## WHAT YOU NEED TO DO
Repeat only the lines from the one containing "for (const [side, x]" through the one containing "points = [vertex.co", exactly as written, both ends included.

:: ENTRIES SHOWN

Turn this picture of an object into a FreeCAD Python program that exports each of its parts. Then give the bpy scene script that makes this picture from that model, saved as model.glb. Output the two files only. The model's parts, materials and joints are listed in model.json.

::::
:: ENTRIES SHOWN

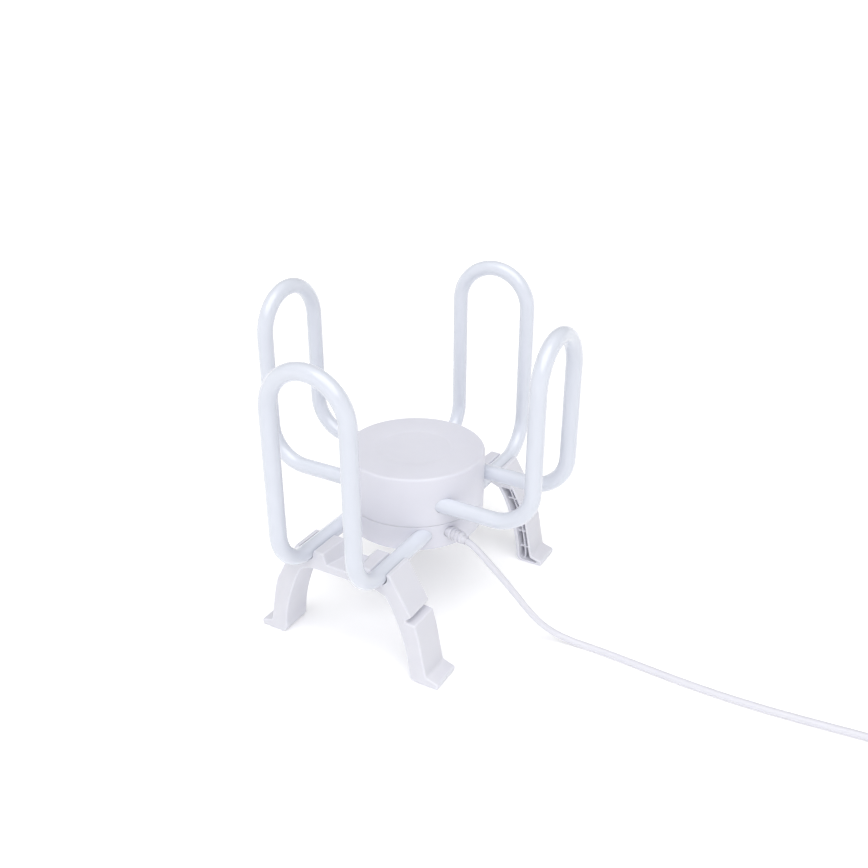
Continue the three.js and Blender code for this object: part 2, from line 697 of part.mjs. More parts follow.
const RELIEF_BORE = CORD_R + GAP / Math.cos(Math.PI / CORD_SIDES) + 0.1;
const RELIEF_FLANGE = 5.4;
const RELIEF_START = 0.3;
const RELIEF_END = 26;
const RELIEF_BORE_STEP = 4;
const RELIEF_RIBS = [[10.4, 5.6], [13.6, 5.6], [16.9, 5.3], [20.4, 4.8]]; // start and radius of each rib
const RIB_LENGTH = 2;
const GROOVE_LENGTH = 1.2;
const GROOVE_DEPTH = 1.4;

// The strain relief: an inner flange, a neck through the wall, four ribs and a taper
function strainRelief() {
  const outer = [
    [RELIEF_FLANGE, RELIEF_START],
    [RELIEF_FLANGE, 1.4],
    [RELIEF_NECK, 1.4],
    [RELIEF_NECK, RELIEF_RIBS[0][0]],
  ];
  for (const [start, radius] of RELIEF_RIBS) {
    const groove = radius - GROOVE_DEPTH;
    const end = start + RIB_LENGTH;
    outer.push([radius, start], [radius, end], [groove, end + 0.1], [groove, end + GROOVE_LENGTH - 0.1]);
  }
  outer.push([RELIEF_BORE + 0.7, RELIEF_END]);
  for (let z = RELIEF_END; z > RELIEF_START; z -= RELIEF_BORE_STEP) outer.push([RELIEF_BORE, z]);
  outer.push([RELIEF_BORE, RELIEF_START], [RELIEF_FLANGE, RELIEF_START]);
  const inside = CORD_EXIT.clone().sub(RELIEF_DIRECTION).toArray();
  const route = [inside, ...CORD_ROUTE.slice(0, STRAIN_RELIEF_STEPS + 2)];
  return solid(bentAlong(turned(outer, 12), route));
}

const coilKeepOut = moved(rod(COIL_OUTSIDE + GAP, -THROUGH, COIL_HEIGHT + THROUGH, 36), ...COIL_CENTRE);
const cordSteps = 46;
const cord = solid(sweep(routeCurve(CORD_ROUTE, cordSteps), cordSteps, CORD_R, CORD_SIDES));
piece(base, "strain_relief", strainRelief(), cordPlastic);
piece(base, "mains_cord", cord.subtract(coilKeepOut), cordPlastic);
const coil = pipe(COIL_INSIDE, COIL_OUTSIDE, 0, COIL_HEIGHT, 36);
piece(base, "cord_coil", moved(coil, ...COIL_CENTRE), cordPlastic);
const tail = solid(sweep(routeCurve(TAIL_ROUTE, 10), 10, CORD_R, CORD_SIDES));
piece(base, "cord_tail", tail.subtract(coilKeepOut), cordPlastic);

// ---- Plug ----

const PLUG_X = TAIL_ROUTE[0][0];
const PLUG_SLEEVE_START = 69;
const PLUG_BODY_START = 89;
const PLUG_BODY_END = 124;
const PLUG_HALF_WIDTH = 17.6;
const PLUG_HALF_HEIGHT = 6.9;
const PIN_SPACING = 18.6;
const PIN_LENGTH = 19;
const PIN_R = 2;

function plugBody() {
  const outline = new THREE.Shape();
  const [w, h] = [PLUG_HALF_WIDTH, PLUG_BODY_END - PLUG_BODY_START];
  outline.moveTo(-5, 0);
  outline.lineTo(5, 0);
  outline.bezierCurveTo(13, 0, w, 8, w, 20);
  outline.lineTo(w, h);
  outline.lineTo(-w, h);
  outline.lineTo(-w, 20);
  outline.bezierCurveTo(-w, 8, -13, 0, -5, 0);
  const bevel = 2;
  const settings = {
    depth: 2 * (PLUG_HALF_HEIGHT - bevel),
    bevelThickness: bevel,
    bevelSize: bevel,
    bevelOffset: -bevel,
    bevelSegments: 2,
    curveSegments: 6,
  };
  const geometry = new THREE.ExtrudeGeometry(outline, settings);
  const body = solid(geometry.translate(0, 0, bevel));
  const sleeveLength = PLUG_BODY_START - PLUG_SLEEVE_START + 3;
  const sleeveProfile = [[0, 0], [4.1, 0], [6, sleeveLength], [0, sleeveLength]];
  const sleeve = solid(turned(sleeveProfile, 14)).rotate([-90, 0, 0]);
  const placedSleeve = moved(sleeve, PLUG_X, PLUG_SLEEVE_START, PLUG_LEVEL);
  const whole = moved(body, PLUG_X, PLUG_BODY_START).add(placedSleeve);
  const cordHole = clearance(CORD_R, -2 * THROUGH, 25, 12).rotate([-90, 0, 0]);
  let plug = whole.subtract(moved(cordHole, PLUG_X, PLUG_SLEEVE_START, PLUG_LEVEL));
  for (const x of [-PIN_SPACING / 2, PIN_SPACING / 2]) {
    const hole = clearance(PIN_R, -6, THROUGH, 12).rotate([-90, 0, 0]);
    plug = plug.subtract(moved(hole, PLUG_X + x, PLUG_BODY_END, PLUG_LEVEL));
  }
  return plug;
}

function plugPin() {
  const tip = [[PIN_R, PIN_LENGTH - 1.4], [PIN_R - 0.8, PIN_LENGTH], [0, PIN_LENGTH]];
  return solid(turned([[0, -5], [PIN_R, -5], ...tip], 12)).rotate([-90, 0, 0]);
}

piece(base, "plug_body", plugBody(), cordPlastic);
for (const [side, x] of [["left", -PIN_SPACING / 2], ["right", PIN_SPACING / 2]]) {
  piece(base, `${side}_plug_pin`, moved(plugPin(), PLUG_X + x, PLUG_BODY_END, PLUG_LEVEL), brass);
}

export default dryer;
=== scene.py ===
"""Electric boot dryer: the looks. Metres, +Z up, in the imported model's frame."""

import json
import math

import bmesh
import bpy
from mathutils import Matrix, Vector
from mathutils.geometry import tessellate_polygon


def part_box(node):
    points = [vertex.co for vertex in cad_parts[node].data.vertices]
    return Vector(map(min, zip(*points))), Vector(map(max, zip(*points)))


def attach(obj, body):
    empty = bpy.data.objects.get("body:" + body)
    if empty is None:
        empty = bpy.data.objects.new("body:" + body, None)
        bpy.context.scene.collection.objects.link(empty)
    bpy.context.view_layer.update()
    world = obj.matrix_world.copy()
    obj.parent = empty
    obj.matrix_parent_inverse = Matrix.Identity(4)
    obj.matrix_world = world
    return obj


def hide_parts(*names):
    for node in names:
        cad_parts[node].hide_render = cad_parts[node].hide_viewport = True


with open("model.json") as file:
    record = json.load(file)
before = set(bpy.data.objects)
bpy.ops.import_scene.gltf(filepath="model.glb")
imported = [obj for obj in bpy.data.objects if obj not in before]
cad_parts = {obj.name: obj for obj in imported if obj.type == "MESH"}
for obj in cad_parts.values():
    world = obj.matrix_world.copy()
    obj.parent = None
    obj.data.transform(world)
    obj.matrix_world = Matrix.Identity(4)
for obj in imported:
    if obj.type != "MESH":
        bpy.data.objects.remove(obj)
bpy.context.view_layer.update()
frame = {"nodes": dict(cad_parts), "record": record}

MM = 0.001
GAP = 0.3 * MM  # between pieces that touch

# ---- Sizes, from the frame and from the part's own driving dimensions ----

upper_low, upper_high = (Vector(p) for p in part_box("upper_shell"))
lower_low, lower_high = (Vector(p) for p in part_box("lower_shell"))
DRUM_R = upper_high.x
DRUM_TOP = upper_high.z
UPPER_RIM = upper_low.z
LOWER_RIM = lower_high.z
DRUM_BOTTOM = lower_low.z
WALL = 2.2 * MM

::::

## ANSWER
for (const [side, x] of [["left", -PIN_SPACING / 2], ["right", PIN_SPACING / 2]]) {
  piece(base, `${side}_plug_pin`, moved(plugPin(), PLUG_X + x, PLUG_BODY_END, PLUG_LEVEL), brass);
}

export default dryer;
=== scene.py ===
"""Electric boot dryer: the looks. Metres, +Z up, in the imported model's frame."""

import json
import math

import bmesh
import bpy
from mathutils import Matrix, Vector
from mathutils.geometry import tessellate_polygon


def part_box(node):
    points = [vertex.co for vertex in cad_parts[node].data.vertices]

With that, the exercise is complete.